One of the SBC’s most prominent Black pastors, Dwight McKissic of Cornerstone Baptist Church in Arlington, Texas, said his church will quit the SBC if either of two leading conservative candidates wins the presidency: Albert Mohler, president of the Southern Baptist Theological Seminary, or Mike Stone, a pastor from Blackshear, Georgia, whose core supporters view Mohler as insufficiently conservative.
Both “have made statements that Black Baptists would find anathema, regarding racial matters and politics,” McKissic said via email. “I could not proudly call myself a Southern Baptist if either of them wins.”
He also criticized them for supporting tight restrictions on women’s roles in the church, saying he and many other Black pastors favor letting women serve as assistant pastors or in other meaningful roles.
McKissic is endorsing a third candidate, white pastor Ed Litton of Redemption Church in Saraland, Alabama. Litton will be nominated by Fred Luter, a New Orleans-based pastor who in 2012 became the SBC’s first and so far only Black president.
A crucial dividing line in the presidential election and for the SBC overall is the issue of critical race theory, a term used to describe critiques of systemic racism.
Last year Mohler and the five other SBC seminary presidents, all of them white, declared that critical race theory is “incompatible with” the SBC’s Scripture-based theology.
The statement created friction far beyond SBC academia, particularly due to lack of Black involvement in its drafting. But Mohler hasn’t budged from his repudiation of critical race theory, and Stone has harshly condemned the concept.
A resolution endorsed by Stone and many of his key allies, to be proposed at the meeting, denounces critical race theory as “rooted in Neo-Marxist and postmodern worldviews.” Stone’s allies also will seek to rescind a 2019 resolution suggesting that critical race theory could be useful as an analytical tool.
McKissic said approval of any such measures might be another trigger for his exit.
Last December he, Litton and Luter were among the co-signers of a statement by a multiethnic group of Southern Baptists asserting that systemic racial injustice is a reality.
“Some recent events have left many brothers and sisters of color feeling betrayed and wondering if the SBC is committed to racial reconciliation,” the statement said.

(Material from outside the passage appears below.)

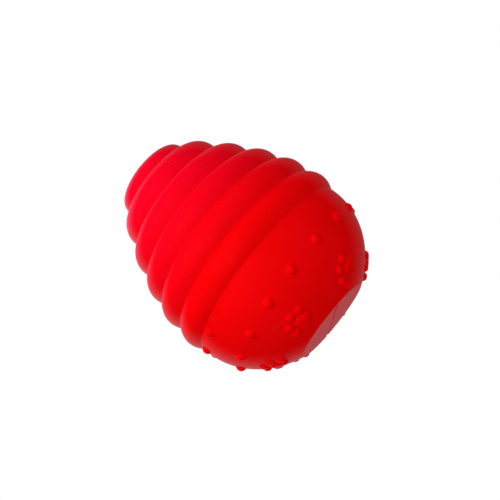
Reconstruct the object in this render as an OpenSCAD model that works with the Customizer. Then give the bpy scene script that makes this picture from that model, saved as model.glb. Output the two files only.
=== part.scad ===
// Ribbed rubber dog toy with a squeaker in its tip.
//
// The toy stands on its flat base at z = 0, with its axis on +Z. The seam between its two
// shell halves lies in the plane x = 0. Angles round the axis start at +X and run towards +Y.

/* [Body] */
// Height from the flat base to the tip
body_height = 100; // [90:1:120]
// Diameter of the smooth dome at its widest
dome_d = 82.4; // [81.6:0.2:84]
// Height of the dome's widest place
dome_z = 30.6; // [28:0.2:32]
// Diameter of the flat base
base_d = 36.4; // [30:0.2:37]
// Thickness of the rubber at a rib's crest and at the dome
wall = 7.6; // [6.5:0.1:8.5]
// Thickness of the rubber in the flat base
floor_wall = 7; // [5:0.5:10]

/* [Ribs] */
// Number of bulging ribs
rib_count = 5; // [4:1:5]
// Crest diameter of the lowest rib
rib_low_d = 86.6; // [84:0.2:90]
// Crest diameter of the highest rib
rib_top_d = 51.8; // [48:0.2:56]
// Height of the lowest rib's crest
rib_low_z = 38.9; // [37:0.1:40]
// Distance from one rib to the next
rib_pitch = 11.2; // [11:0.1:12]
// Radius of a rib's round section
rib_r = 7.7; // [7:0.1:8.5]
// How late the row of ribs starts to narrow: 1 is a straight cone
rib_curve = 1.77; // [1.4:0.01:2.2]

/* [Cap] */
// Diameter of the rounded cap above the ribs
cap_d = 34.8; // [34:0.2:38]
// Height of the cap's widest place
cap_z = 93.6; // [93:0.1:95]
// Squareness of the cap's shoulder: 2 is an ellipse
cap_square = 2.9; // [2:0.1:3.5]

/* [Nubs] */
// Diameter of a nub where it leaves the dome
nub_d = 4.2; // [3:0.1:5]
// How far a nub stands out
nub_proud = 1.6; // [1:0.1:2]
// Number of nubs in the trail that winds round the dome
nub_count = 18; // [10:1:18]
// Angle from one nub to the next
nub_step = 23; // [22.4:0.1:23.3]
// Angle of the trail's first nub
nub_start = 166; // [160:1:169]
// Height of the trail's low end
nub_low_z = 16.4; // [16:0.1:18]
// Height of the trail's high end
nub_high_z = 30.6; // [26:0.1:31]

/* [Paw prints] */
// Number of raised paw prints round the dome
paw_count = 6; // [3:1:6]
// Angle of the first paw print
paw_start = -65; // [-70:1:-60]
// Height of a paw print's main pad
paw_z = 5.4; // [5:0.1:7]
// Distance from the main pad's middle to a toe
toe_reach = 5.8; // [5.7:0.1:6.4]
// Diameter of a toe
toe_d = 4; // [3.6:0.1:4.2]
// How far the toes and the main pad stand out
paw_proud = 1.4; // [1:0.1:1.4]
// Direction that every paw print points in, seen along the toy's axis
paw_heading = -158; // [-180:1:180]

/* [Squeaker] */
// Outer diameter of the squeaker case
case_d = 12; // [11:0.5:13]
// Thickness of the case's side and top
case_wall = 1.2; // [1:0.1:1.5]
// Length of the case
case_length = 16.3; // [16:0.1:17]
// How deep the case sits below the tip
case_recess = 1.2; // [0.8:0.1:1.5]
// Diameter of the collar that the rubber grips
collar_d = 15.6; // [14:0.2:17]
// Thickness of the collar
collar_height = 1.6; // [1.2:0.1:2]
// Diameter of the sound hole in the case's top
sound_hole_d = 4; // [3:0.5:5]
// Width of the reed
reed_w = 3.4; // [3:0.1:4]
// Thickness of the reed
reed_t = 0.2; // [0.15:0.05:0.3]
// Length of the reed from its root bead to its free end
reed_length = 10; // [8:0.1:10]
// Gap between the resting reed and its seat
reed_gap = 0.35; // [0.3:0.05:0.4]

/* [Hidden] */
$fn = 64;

// Dome: an ellipse whose lower part the flat base cuts off
dome_r = dome_d / 2;
base_r = base_d / 2;
dome_half_height = dome_z / sqrt(1 - pow(base_r / dome_r, 2));
dome_low_turn = -asin(dome_z / dome_half_height);
dome_high_turn = 10;
dome_steps = 18;

// Cap: its base is this much narrower than its widest place, and its shoulder turns in steps
cap_lean = 1;
shoulder_step = 5;

// Cavity inside the rubber: its bowl turns in steps, and the neck at its top is a little wider
// than the squeaker case
bowl_step = 10;
neck_gap = 3;
neck_rise = 4;
cavity_r = dome_r - wall;
cavity_half_height = dome_half_height - wall;
cavity_neck_r = case_d / 2 + neck_gap;
cavity_top_z = rib_z(rib_count - 1) + neck_rise;

// Paw print: the turn of each toe from straight ahead, the lobes of the main pad, and the
// height above which all of them stay, to clear the base
toe_turns = [-70, -25, 25, 70];
paw_low_z = 1.6;
pad_lobe_d = 1.2 * toe_d;
pad_front = 1;
pad_back = -1.4;
pad_half_w = 1.9;

// Squeaker case and its bore in the tip
case_r = case_d / 2;
case_in_r = case_r - case_wall;
case_top_z = body_height - case_recess;
case_low_z = case_top_z - case_length;
case_lip = 1.5;
insert_top_z = case_top_z - case_wall;
insert_low_z = case_low_z + case_lip;
collar_below_top = 7.4;
collar_z = case_top_z - collar_below_top;

// Reed, its hinge bead and the air channel under it
clamp_height = 3.6;
bead_r = 0.6;
bead_clearance = 0.05;
bead_below_top = 2;
bead_y = reed_gap + reed_t / 2;
bead_z = insert_top_z - bead_below_top;
slot_side_gap = 0.15;
slot_roof_y = 0.95;
channel_w = 2.4;
channel_depth = 2;
channel_floor = 1.2;

// A cut that starts on a face reaches this much past it
past = 1;

rubber_red = [0.86, 0.02, 0.04];
case_white = [0.9, 0.9, 0.87];
insert_grey = [0.75, 0.77, 0.8];
reed_amber = [0.85, 0.62, 0.25];

// Radius of the dome at height z
function dome_r_at(z) = dome_r * sqrt(1 - pow((dome_z - z) / dome_half_height, 2));

// How far the dome's outward normal leans below the horizontal at height z
function dome_lean(z) =
    atan2((dome_z - z) / pow(dome_half_height, 2), dome_r_at(z) / pow(dome_r, 2));

// Height and crest radius of rib k, counted from the lowest
function rib_z(k) = rib_low_z + rib_pitch * k;
function rib_crest_r(k) =
    rib_low_d / 2 - (rib_low_d - rib_top_d) / 2 * pow(k / (rib_count - 1), rib_curve);

// Points of a quarter of a rounded square, from its side (t = 0) to its top (t = 90)
function shoulder(r, low_z, high_z, square) = [
    for (t = [0 : shoulder_step : 90])
        [r * pow(cos(t), 2 / square), low_z + (high_z - low_z) * pow(sin(t), 2 / square)]
];

// Height of nub i: the trail starts and ends level and climbs round the back
function nub_z(i) =
    let (t = i / (nub_count - 1))
    nub_low_z + (nub_high_z - nub_low_z) * (3 * t * t - 2 * t * t * t);

// Radius of the ball that leaves a surface at diameter d and stands out by h
function bump_r(d, h) = (d * d / 4 + h * h) / (2 * h);

// True where an angle round the axis is on the +X side of the seam
function on_right(angle) = cos(angle) > 0;

// Point number i of the dome's ellipse, from the flat base upwards
function dome_point(i) =
    let (turn = dome_low_turn + (dome_high_turn - dome_low_turn) * i / dome_steps)
    [dome_r * cos(turn), dome_z + dome_half_height * sin(turn)];

// Half section of the whole toy, filled
module body_section() {
    dome_points = [for (i = [0 : dome_steps]) dome_point(i)];
    polygon(concat([[0, 0]], dome_points, [[0, dome_point(dome_steps)[1]]]));
    for (k = [0 : rib_count - 1])
        translate([rib_crest_r(k) - rib_r, rib_z(k)])
            circle(r = rib_r);
    core_points = [for (k = [0 : rib_count - 1]) [rib_crest_r(k) - rib_r, rib_z(k)]];
    polygon(concat([[0, dome_z]], core_points, [[0, rib_z(rib_count - 1)]]));
    cap_base_z = rib_z(rib_count - 1);
    polygon(concat(
        [[0, cap_base_z], [cap_d / 2 - cap_lean, cap_base_z]],
        shoulder(cap_d / 2, cap_z, body_height, cap_square)
    ));
}

// Half section of the air space inside the rubber
module cavity_section() {
    low_points = [
        for (t = [-90 : bowl_step : 0])
            [cavity_r * cos(t), max(floor_wall, dome_z + cavity_half_height * sin(t))]
    ];
    rib_points = [for (k = [0 : 0.5 : rib_count - 1]) [rib_crest_r(k) - wall, rib_z(k)]];
    polygon(concat(
        [[0, floor_wall]],
        low_points,
        rib_points,
        [[cavity_neck_r, cavity_top_z], [0, cavity_top_z]]
    ));
}

// Half section of the bore in the tip that holds the squeaker case
module bore_section() {
    translate([0, floor_wall])
        square([case_r, body_height]);
    translate([0, collar_z])
        square([collar_d / 2, collar_height]);
}

module shell_section() {
    difference() {
        body_section();
        cavity_section();
        bore_section();
    }
}

// Moves a bump onto the dome at an angle and height, with its own +Z pointing outwards
module on_dome(angle, z) {
    rotate([0, 0, angle])
        translate([dome_r_at(z), 0, z])
            rotate([0, 90 + dome_lean(z), 0])
                children();
}

// A ball sunk into the surface at the origin, so that only its cap stands out
module bump(d, h) {
    translate([0, 0, h - bump_r(d, h)])
        sphere(r = bump_r(d, h));
}

// Moves a bump from a paw print's main pad, forward towards its toes and sideways
module on_paw(paw, forward, side) {
    middle = paw_start + 360 / paw_count * paw;
    turn = 90 + middle - paw_heading;
    along = forward * cos(turn) - side * sin(turn);
    up = forward * sin(turn) + side * cos(turn);
    z = max(paw_low_z, paw_z + up * cos(dome_lean(paw_z)));
    angle = middle + along / dome_r_at(z) * 180 / PI;
    on_dome(angle, z)
        children();
}

// Four toes round a three-lobed main pad
module paw_print(paw) {
    for (turn = toe_turns)
        on_paw(paw, toe_reach * cos(turn), toe_reach * sin(turn))
            bump(toe_d, paw_proud);
    on_paw(paw, pad_front, 0)
        bump(pad_lobe_d, paw_proud);
    for (side = [-1, 1])
        on_paw(paw, pad_back, side * pad_half_w)
            bump(pad_lobe_d, paw_proud);
}

module nub(i) {
    on_dome(nub_start + nub_step * i, nub_z(i))
        bump(nub_d, nub_proud);
}

// Half of the rubber shell with the nubs and paw prints on its side of the seam
module shell_half(right) {
    color(rubber_red) {
        rotate([0, 0, right ? -90 : 90])
            rotate_extrude(angle = 180)
                shell_section();
        for (i = [0 : nub_count - 1])
            if (on_right(nub_start + nub_step * i) == right)
                nub(i);
        for (paw = [0 : paw_count - 1])
            if (on_right(paw_start + 360 / paw_count * paw) == right)
                paw_print(paw);
    }
}

module shell_half_left() {
    shell_half(false);
}

module shell_half_right() {
    shell_half(true);
}

// Cup with a sound hole in its top and a collar that the rubber grips
module squeaker_case() {
    color(case_white)
        difference() {
            union() {
                translate([0, 0, case_low_z])
                    cylinder(r = case_r, h = case_length);
                translate([0, 0, collar_z])
                    cylinder(d = collar_d, h = collar_height);
            }
            translate([0, 0, case_low_z - past])
                cylinder(r = case_in_r, h = case_length - case_wall + past);
            translate([0, 0, insert_top_z - past])
                cylinder(d = sound_hole_d, h = case_wall + 2 * past);
        }
}

// Half of a round insert that fills the case between two heights, on one side of y = 0
module half_insert(low_z, high_z, front) {
    rotate([0, 0, front ? 180 : 0])
        translate([0, 0, low_z])
            rotate_extrude(angle = 180)
                square([case_in_r, high_z - low_z]);
}

// A round rod along X at the reed's hinge line
module hinge_rod(r, length) {
    translate([-length / 2, bead_y, bead_z])
        rotate([0, 90, 0])
            cylinder(r = r, h = length);
}

// Half-round seat: the air channel under the reed is shut below and open at the top
module reed_seat() {
    color(insert_grey)
        difference() {
            half_insert(insert_low_z, insert_top_z, true);
            translate([-channel_w / 2, -channel_depth, insert_low_z + channel_floor])
                cube([channel_w, channel_depth + past, case_length]);
            hinge_rod(bead_r + bead_clearance, reed_w + 2 * slot_side_gap);
        }
}

// Short half-round insert that holds the reed's bead and shuts the case above it
module reed_clamp() {
    slot_w = reed_w + 2 * slot_side_gap;
    low_z = insert_top_z - clamp_height;
    color(insert_grey)
        difference() {
            half_insert(low_z, insert_top_z, false);
            translate([-slot_w / 2, -past, low_z - past])
                cube([slot_w, slot_roof_y + past, bead_z - low_z + past]);
            hinge_rod(bead_r + bead_clearance, slot_w);
        }
}

// Thin tongue with a round bead at its root, which it bends about
module reed() {
    color(reed_amber) {
        translate([-reed_w / 2, reed_gap, bead_z - reed_length])
            cube([reed_w, reed_t, reed_length]);
        hinge_rod(bead_r, reed_w);
    }
}

shell_half_left();
shell_half_right();
squeaker_case();
reed_seat();
reed_clamp();
reed();
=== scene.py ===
"""Looks for a ribbed rubber dog toy with a reed squeaker in its tip.

The toy stands on its flat base at z = 0 with its axis on +Z, and the seam between its two
shell halves lies in the plane x = 0. Sizes are in millimetres here and become metres in new_mesh.
"""

import math

import bpy
import numpy as np
from mathutils import Matrix, Vector


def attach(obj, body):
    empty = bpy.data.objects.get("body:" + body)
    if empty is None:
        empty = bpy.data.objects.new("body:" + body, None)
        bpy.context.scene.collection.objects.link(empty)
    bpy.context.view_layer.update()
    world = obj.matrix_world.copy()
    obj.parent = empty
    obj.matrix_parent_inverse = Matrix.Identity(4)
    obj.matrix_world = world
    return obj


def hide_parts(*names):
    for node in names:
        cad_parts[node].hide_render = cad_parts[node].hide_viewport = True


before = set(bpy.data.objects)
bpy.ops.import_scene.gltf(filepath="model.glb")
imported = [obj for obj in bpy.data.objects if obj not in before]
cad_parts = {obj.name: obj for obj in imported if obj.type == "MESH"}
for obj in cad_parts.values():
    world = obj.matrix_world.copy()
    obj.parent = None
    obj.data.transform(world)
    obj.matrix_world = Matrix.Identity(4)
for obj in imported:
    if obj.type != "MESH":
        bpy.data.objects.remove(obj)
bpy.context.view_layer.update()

MM = 0.001

# Rubber body, as in the CAD part
BODY_HEIGHT = 100.0
DOME_R = 41.2
DOME_Z = 30.6
BASE_R = 18.2
WALL = 7.6
FLOOR_WALL = 7.0
DOME_HALF_HEIGHT = DOME_Z / math.sqrt(1 - (BASE_R / DOME_R) ** 2)

# Ribs, counted from the lowest
RIB_COUNT = 5
RIB_LOW_R = 43.3
RIB_TOP_R = 25.9
RIB_LOW_Z = 38.9
RIB_PITCH = 11.2
RIB_R = 7.7
RIB_CURVE = 1.77

# Rounded cap above the ribs
CAP_R = 17.4
CAP_Z = 93.6
CAP_SQUARE = 2.9
CAP_LEAN = 1.0

# Nubs in a trail that winds round the dome
NUB_COUNT = 18
NUB_STEP = 23.0
NUB_START = 166.0
NUB_LOW_Z = 16.4
NUB_HIGH_Z = 30.6
NUB_R = 2.1
NUB_PROUD = 1.6
NUB_FILLET = 0.12

# Height below which all nubs and paw prints lie
DETAILS_TOP_Z = 33.4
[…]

Relatively few of the SBC’s remaining Black pastors have echoed McKissic’s explicit threats to leave.
Luter, as part of a recent video series titled “Why I Stay,” said the sometimes-hostile environment within the SBC made it all the more important for Black pastors to stay and seek improvements. The Rev. Marshal Ausberry, who heads the SBC’s association of Black churches, has urged respectful dialogue to resolve race-related differences.
Charles Jones, pastor of New Hope Missionary Baptist Church in Clute, Texas, has chosen to keep his small Black congregation in the SBC fold in part because of financial support that enables it to conduct missionary outreach.
Other churches have benefited from SBC ties for things like funding to construct a new building or the convention’s ministry certification programs.
Jones considers the debate over critical race theory a distraction that lets people avoid serious discussions of social inequalities.
“They don’t want to talk about schools, about why ghettos are ghettos,” Jones said. “We debate theory after theory, and nothing gets done.”
The debate flared last year just as the SBC was releasing statistics showing that African Americans have been a primary source of growth within the denomination since 2000, even as white membership steadily declined.
As of 2018 the SBC had about 907,000 African American members out of a total membership of 14.8 million, and roughly 3,900 predominantly Black congregations out of about 51,500.
Asian American and Hispanic participation also increased, prompting Ronnie Floyd, president of the SBC’s Executive Committee, to hail America’s diversity as “an amazing opportunity” for future growth.
The statistical report didn’t say how many African American congregations are dually aligned with historically Black Baptist denominations. As self-governing entities, Baptist churches can choose which groups to affiliate with and decide how much or how little to participate and donate.
The Rev. Joel Bowman Sr., senior pastor of Temple of Faith Baptist Church in Louisville, said his African American church maintains ties to Southern Baptists at the state and local level, but plans to sever its nominal ties with the national convention.
“The SBC to me is not currently a safe place for African Americans and other people of color,” he said. “There are probably a number of churches and pastors who would leave the SBC, but because they’re so financially tied to the denomination, they’re probably slower to leave.”
Another Louisville pastor, Deryk Hayes of St. Paul Baptist Church @ Shively Heights, withdrew from the Southern Baptist Theological Seminary this year. He cited a lack of respect for the Black church, including a decision to retain the names of its slaveholding founders on some seminary buildings.
“From my perspective, these men aren’t heroic,” Hayes said. “They were practicing heresy.”
Hayes said many Black pastors share the theological conservativism of their white counterparts, but not their politics.
“The conservative resurgence is fine if it’s really about biblical inerrancy,” he said. “I think it’s about male white privilege and male white power.”
John Onwuchekwa, pastor of Cornerstone Church in Atlanta, was a rising star in the SBC before breaking with it last year. Among his reasons: He didn’t want to be held out as an example for other Black ministers to prove the SBC would be a good place for them.
“There’s no doubt in my mind that there are good people in the SBC,” Onwuchekwa said. But when opportunities arose to make major improvements in race relations, “instead they take moderate baby steps to not offend the base.”